Beware of 'storm chaser' contractors
And be aware, Texas contracting laws allow for so-called 'storm chaser' or 'fly-by-night' contractors to operate.
"Texas is unique in that the contracting laws in the state allows for a lot of fly-by-night contractors, where they were roofers last week -- then this massive storm hits and now they want to be mitigation companies, plumbers, electricians," Robosky said. "There’s unique situation that you don’t see in a lot of other states these guys can kind of jump around."
He said there’s nothing in the state laws that dictate what those certain contract workers can and can’t do.
"There are specific licenses for plumbers and HVAC guys, but when it comes to a lot of construction trade, you have mitigation companies coming into Texas from out of state, even local guys that are coming in and doing work," he said.
Robosky warns not to trust someone that rolls up in a pickup truck and knocks on your door.
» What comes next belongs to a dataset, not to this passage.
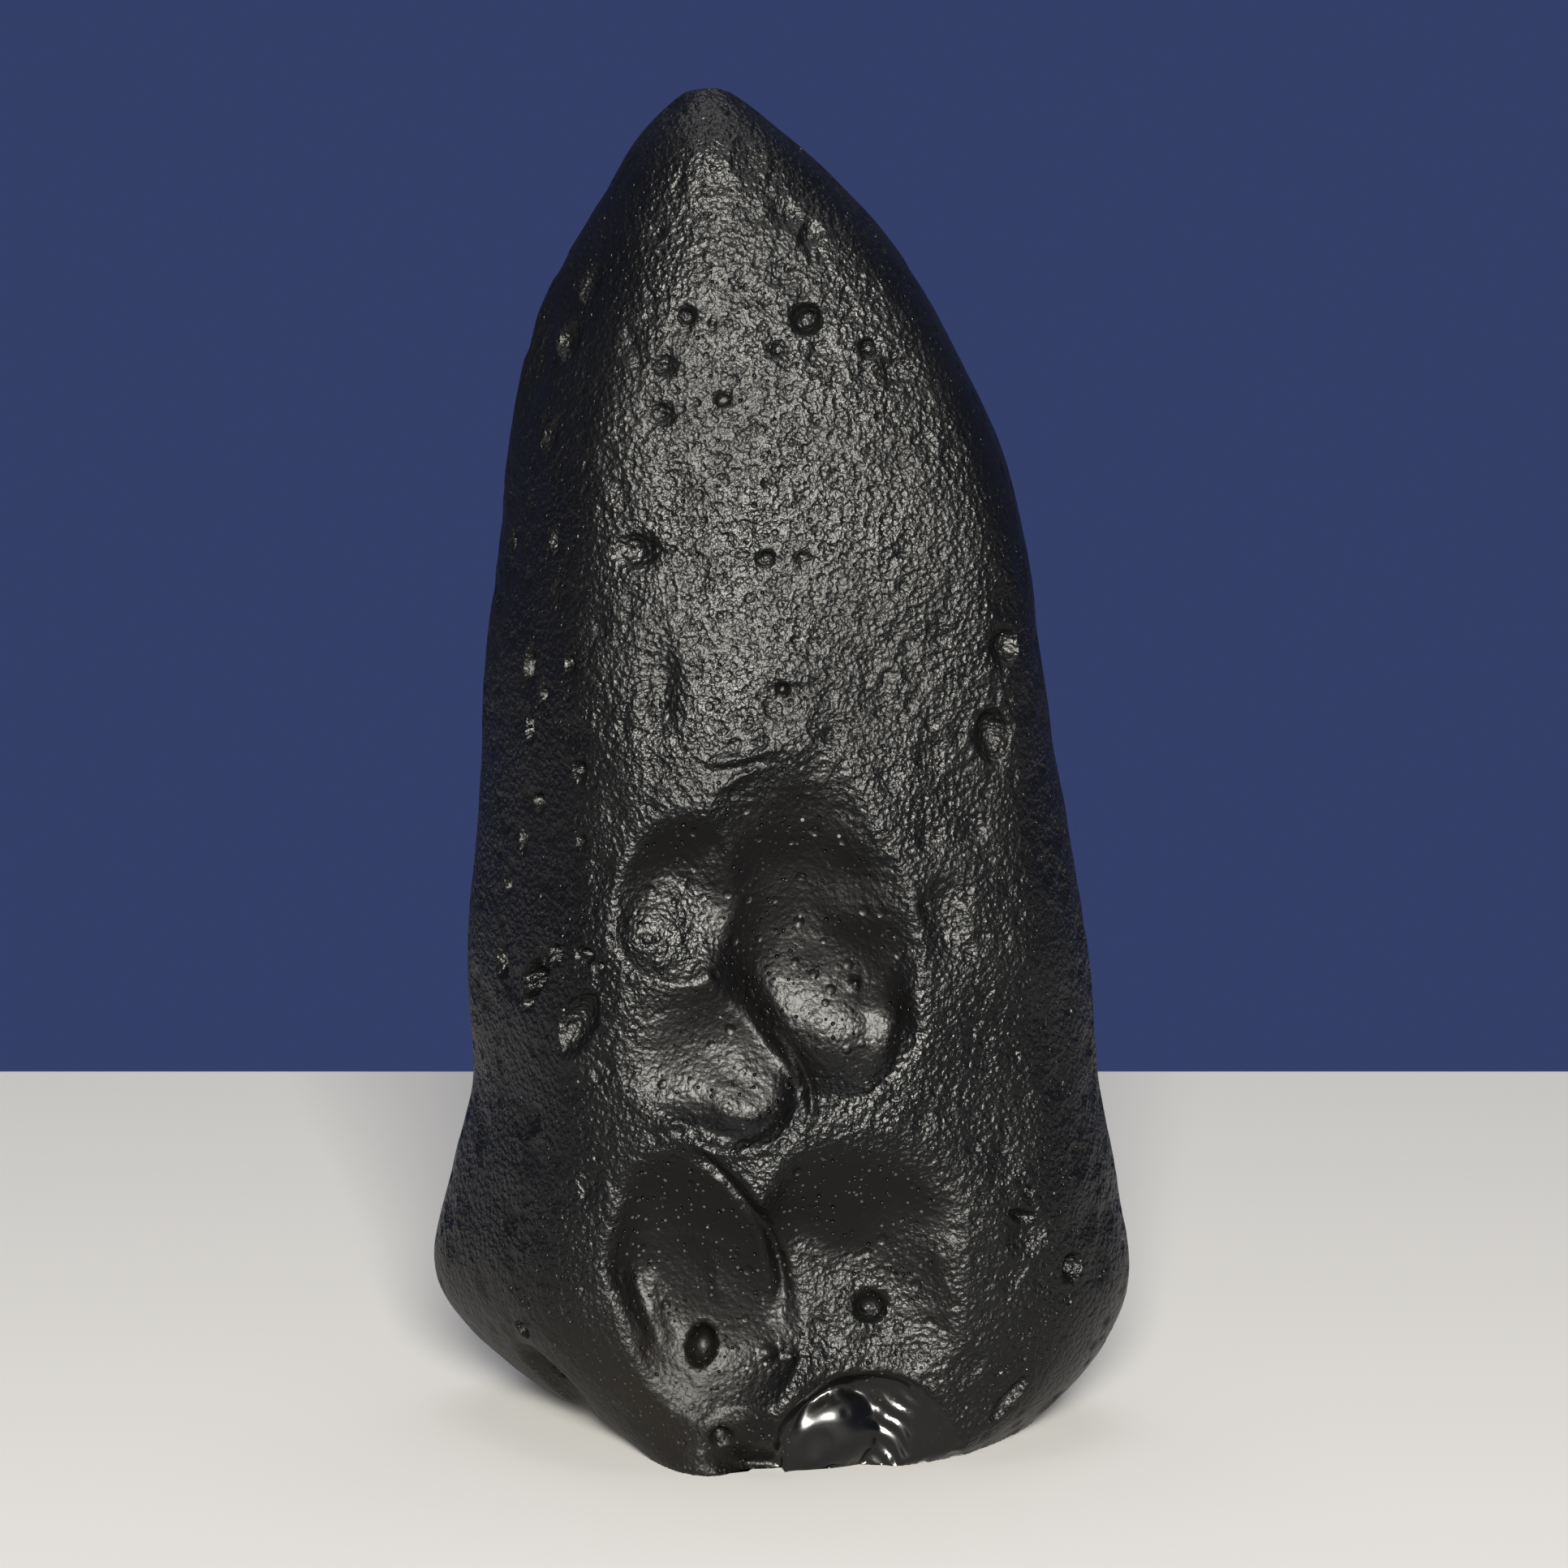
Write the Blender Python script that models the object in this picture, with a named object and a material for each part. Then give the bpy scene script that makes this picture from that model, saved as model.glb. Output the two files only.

They can often times take advantage of storm victims by either doing too little work or even too much work that the insurance won't cover.
"You have these guys come in, they say, 'Oh, your insurance company is going to cover it. And when they do the work, they either don't do enough or do too much and then leave the client sitting there saying who's paying for this? And unfortunately a lot of times they are the ones that get stuck paying for it."
Bottom line, make sure you never pay anything upfront to anyone.
"A lot of times, the insured is left to say, 'Well this is what my insurance company told me so this must be accurate.'" Robosky said. "We come in and we are the advocate for them. To make sure that their carrier pays what they should be paying on a claim."